Тцара придумывает персонажа господина Антипирина, чье имя восходит к лекарству от головной боли, которое часто использовал Тцара. В «Манифесте господина Антипирина» Тцара совершенствует мастерство превращать парадокс в языковую вибрацию. «Дада есть это искусство без комнатных туфель или параллелей», – говорит этот своеобразный господин, но следом сразу же добавляет: «Мудро ведаем, что наши мозги превратятся в пуховые подушки, что антидогматизм наш однобок, точно государственный чиновник, что сами мы не свободны и не кричим свобода»[179]. Впоследствии Тцара будет раз за разом переформулировать это противоречие, постоянно кружить вокруг него, уплотнять его и развивать до крайней парадоксальности. В этом манифесте, например, говорится: «Дада пребывает в границах европейских слабостей и целиком состоит из дерьма, однако мы желаем срать разноцветным говном». Или: «Мы управляющие цирков и дуем в дуду ярмарок монастырских школ проституций реальностей сантиментов ресторанов, Хохохохи-хихиохо Банг Банг».

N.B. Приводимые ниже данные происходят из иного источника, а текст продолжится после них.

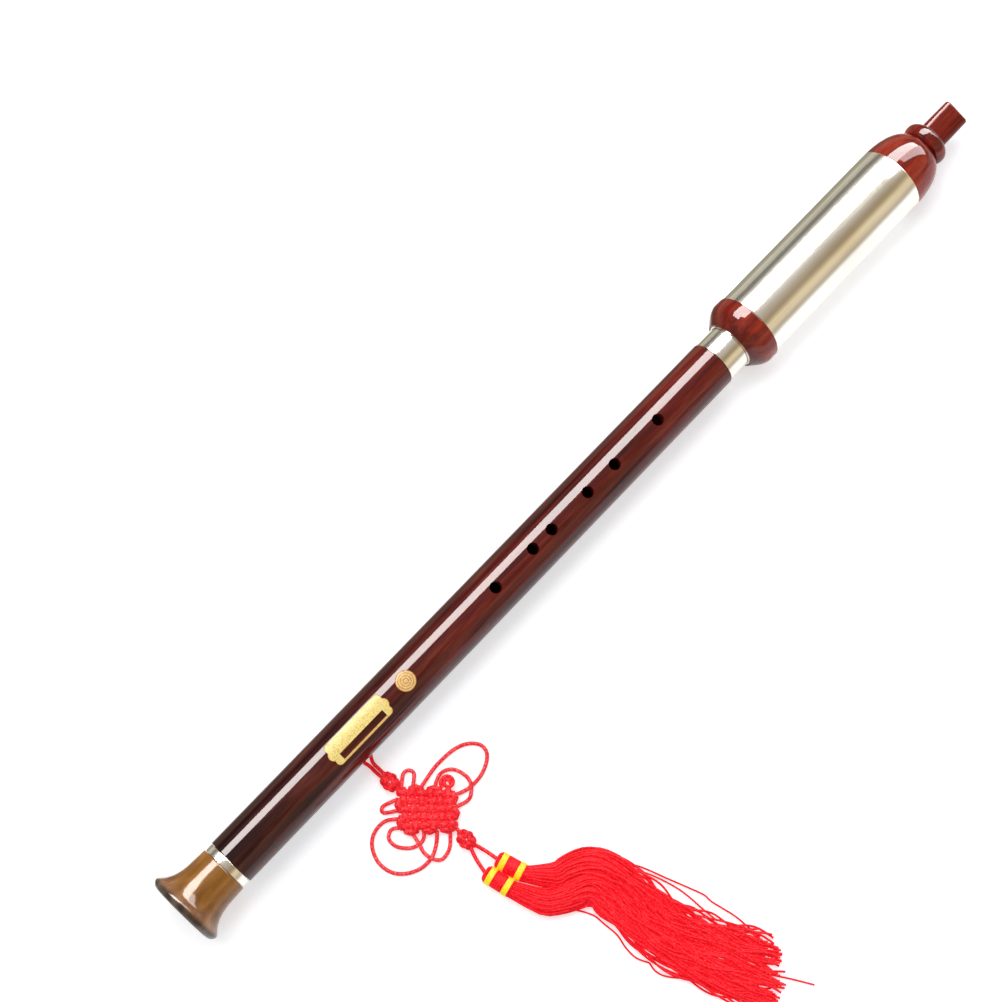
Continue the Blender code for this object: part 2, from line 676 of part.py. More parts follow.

Хуго Балль, напротив, первой фразой своего манифеста, кажется, снова задает официальный тон: «Дада – новое направление в искусстве. Об этом говорит уже то, что до сих пор никто ничего о нем не знал, а завтра о нем заговорит весь Цюрих»[180]. Самоуверенное начало! Затем он объясняет происхождение слова «дадаизм», приводя различные словарные значения, такие как французское «конек, любимое занятие» или румынское «да, верно, вы правы, это так, конечно, действительно, вы правы, так и порешим». И добавляет: «Всё ужасно просто». Но намерение обосновывать таким образом создание нового художественного направления как раз и противоречит, по мнению Балля, идее этого слова. Поэтому он несколько меняет свой комментарий: «Всё просто до ужаса», – и продолжает: «Создать из этого направление в искусстве – значит предвосхитить многие затруднения». И затем связывает слово «дада» с «психологией», «литературой», «буржуазией». Но также и c Тцара и Хюльзенбеком, которых он, учитывая их усилия по созданию нового художественного направления, относит к числу институций, устраняющих «затруднения», или, перефразируя Тцара, всё то, что обувает искусство в «комнатные туфли».
«Мой манифест 〈…〉 был едва прикрытым отречением от друзей», – пишет Балль в дневнике. И следом, с ощутимым оттенком гордости: «Виданное ли это дело, чтобы первый манифест нового, только что созданного дела отвергал само это дело 〈…〉?»[181]